■ **Challenge**: The entire listing is to be repeated verbatim.

■ **Information supplied**:
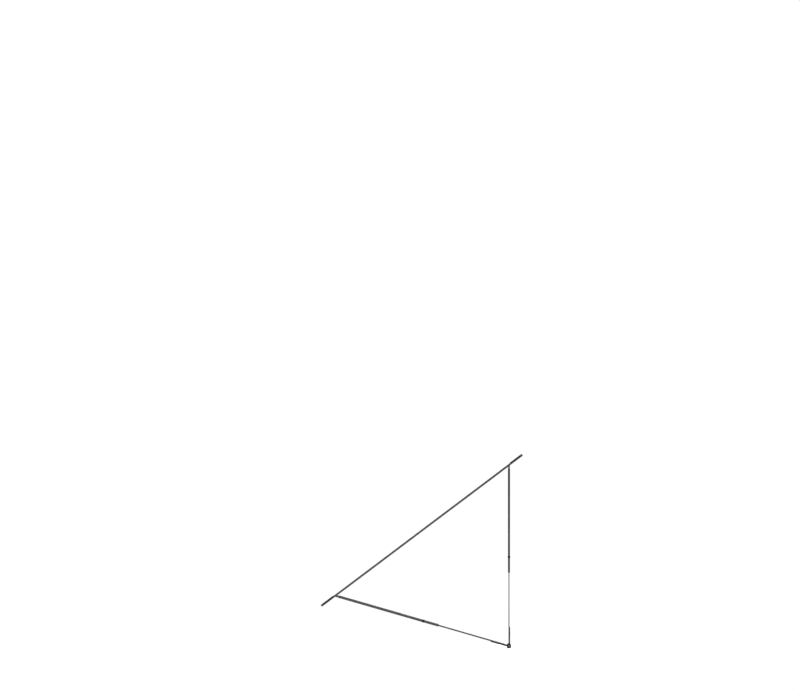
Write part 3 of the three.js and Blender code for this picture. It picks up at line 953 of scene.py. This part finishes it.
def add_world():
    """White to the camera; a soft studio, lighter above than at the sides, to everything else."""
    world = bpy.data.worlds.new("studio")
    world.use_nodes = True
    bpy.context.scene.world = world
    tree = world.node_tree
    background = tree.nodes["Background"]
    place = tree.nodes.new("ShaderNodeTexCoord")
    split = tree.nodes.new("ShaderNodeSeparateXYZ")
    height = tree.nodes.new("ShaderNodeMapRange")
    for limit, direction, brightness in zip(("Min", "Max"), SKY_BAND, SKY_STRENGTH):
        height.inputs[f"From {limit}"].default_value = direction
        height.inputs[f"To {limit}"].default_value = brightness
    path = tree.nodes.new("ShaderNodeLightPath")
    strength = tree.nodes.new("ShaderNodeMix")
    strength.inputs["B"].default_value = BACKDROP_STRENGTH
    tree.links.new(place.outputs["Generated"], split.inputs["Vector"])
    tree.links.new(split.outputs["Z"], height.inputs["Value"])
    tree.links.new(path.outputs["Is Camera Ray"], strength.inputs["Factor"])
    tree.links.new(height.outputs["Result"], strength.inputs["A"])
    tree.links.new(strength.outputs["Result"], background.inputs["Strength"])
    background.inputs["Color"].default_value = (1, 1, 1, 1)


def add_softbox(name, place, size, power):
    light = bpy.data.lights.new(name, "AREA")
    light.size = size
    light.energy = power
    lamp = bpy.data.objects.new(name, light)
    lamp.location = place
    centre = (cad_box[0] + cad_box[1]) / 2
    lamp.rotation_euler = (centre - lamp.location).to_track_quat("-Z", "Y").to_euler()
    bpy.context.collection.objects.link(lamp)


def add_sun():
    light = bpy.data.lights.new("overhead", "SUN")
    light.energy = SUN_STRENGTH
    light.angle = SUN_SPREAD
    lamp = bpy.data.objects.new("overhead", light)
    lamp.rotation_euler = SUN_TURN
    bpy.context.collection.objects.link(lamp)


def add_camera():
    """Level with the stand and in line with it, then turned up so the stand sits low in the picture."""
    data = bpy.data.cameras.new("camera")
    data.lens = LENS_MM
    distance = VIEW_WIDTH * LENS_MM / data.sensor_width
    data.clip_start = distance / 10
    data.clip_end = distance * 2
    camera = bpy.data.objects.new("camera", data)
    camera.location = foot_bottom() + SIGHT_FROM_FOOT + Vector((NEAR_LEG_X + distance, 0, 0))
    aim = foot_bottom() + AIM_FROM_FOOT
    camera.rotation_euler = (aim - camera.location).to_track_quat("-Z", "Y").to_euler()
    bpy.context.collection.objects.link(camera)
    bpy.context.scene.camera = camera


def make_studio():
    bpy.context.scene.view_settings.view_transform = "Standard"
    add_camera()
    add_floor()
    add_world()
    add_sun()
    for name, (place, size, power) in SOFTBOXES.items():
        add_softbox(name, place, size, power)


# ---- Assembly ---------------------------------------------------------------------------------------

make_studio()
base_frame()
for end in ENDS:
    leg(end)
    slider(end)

■ **Response**:
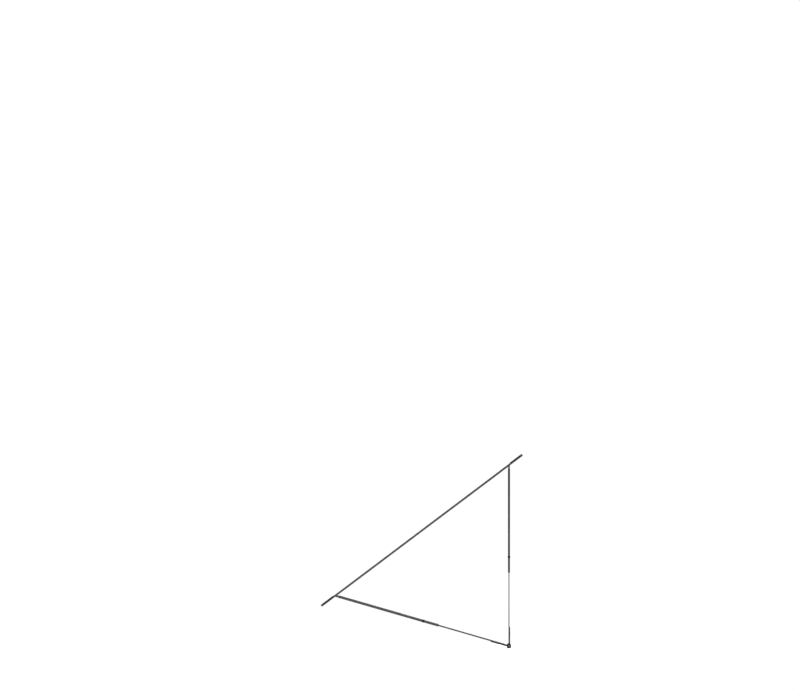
Write part 3 of the three.js and Blender code for this picture. It picks up at line 953 of scene.py. This part finishes it.
def add_world():
    """White to the camera; a soft studio, lighter above than at the sides, to everything else."""
    world = bpy.data.worlds.new("studio")
    world.use_nodes = True
    bpy.context.scene.world = world
    tree = world.node_tree
    background = tree.nodes["Background"]
    place = tree.nodes.new("ShaderNodeTexCoord")
    split = tree.nodes.new("ShaderNodeSeparateXYZ")
    height = tree.nodes.new("ShaderNodeMapRange")
    for limit, direction, brightness in zip(("Min", "Max"), SKY_BAND, SKY_STRENGTH):
        height.inputs[f"From {limit}"].default_value = direction
        height.inputs[f"To {limit}"].default_value = brightness
    path = tree.nodes.new("ShaderNodeLightPath")
    strength = tree.nodes.new("ShaderNodeMix")
    strength.inputs["B"].default_value = BACKDROP_STRENGTH
    tree.links.new(place.outputs["Generated"], split.inputs["Vector"])
    tree.links.new(split.outputs["Z"], height.inputs["Value"])
    tree.links.new(path.outputs["Is Camera Ray"], strength.inputs["Factor"])
    tree.links.new(height.outputs["Result"], strength.inputs["A"])
    tree.links.new(strength.outputs["Result"], background.inputs["Strength"])
    background.inputs["Color"].default_value = (1, 1, 1, 1)


def add_softbox(name, place, size, power):
    light = bpy.data.lights.new(name, "AREA")
    light.size = size
    light.energy = power
    lamp = bpy.data.objects.new(name, light)
    lamp.location = place
    centre = (cad_box[0] + cad_box[1]) / 2
    lamp.rotation_euler = (centre - lamp.location).to_track_quat("-Z", "Y").to_euler()
    bpy.context.collection.objects.link(lamp)


def add_sun():
    light = bpy.data.lights.new("overhead", "SUN")
    light.energy = SUN_STRENGTH
    light.angle = SUN_SPREAD
    lamp = bpy.data.objects.new("overhead", light)
    lamp.rotation_euler = SUN_TURN
    bpy.context.collection.objects.link(lamp)


def add_camera():
    """Level with the stand and in line with it, then turned up so the stand sits low in the picture."""
    data = bpy.data.cameras.new("camera")
    data.lens = LENS_MM
    distance = VIEW_WIDTH * LENS_MM / data.sensor_width
    data.clip_start = distance / 10
    data.clip_end = distance * 2
    camera = bpy.data.objects.new("camera", data)
    camera.location = foot_bottom() + SIGHT_FROM_FOOT + Vector((NEAR_LEG_X + distance, 0, 0))
    aim = foot_bottom() + AIM_FROM_FOOT
    camera.rotation_euler = (aim - camera.location).to_track_quat("-Z", "Y").to_euler()
    bpy.context.collection.objects.link(camera)
    bpy.context.scene.camera = camera


def make_studio():
    bpy.context.scene.view_settings.view_transform = "Standard"
    add_camera()
    add_floor()
    add_world()
    add_sun()
    for name, (place, size, power) in SOFTBOXES.items():
        add_softbox(name, place, size, power)


# ---- Assembly ---------------------------------------------------------------------------------------

make_studio()
base_frame()
for end in ENDS:
    leg(end)
    slider(end)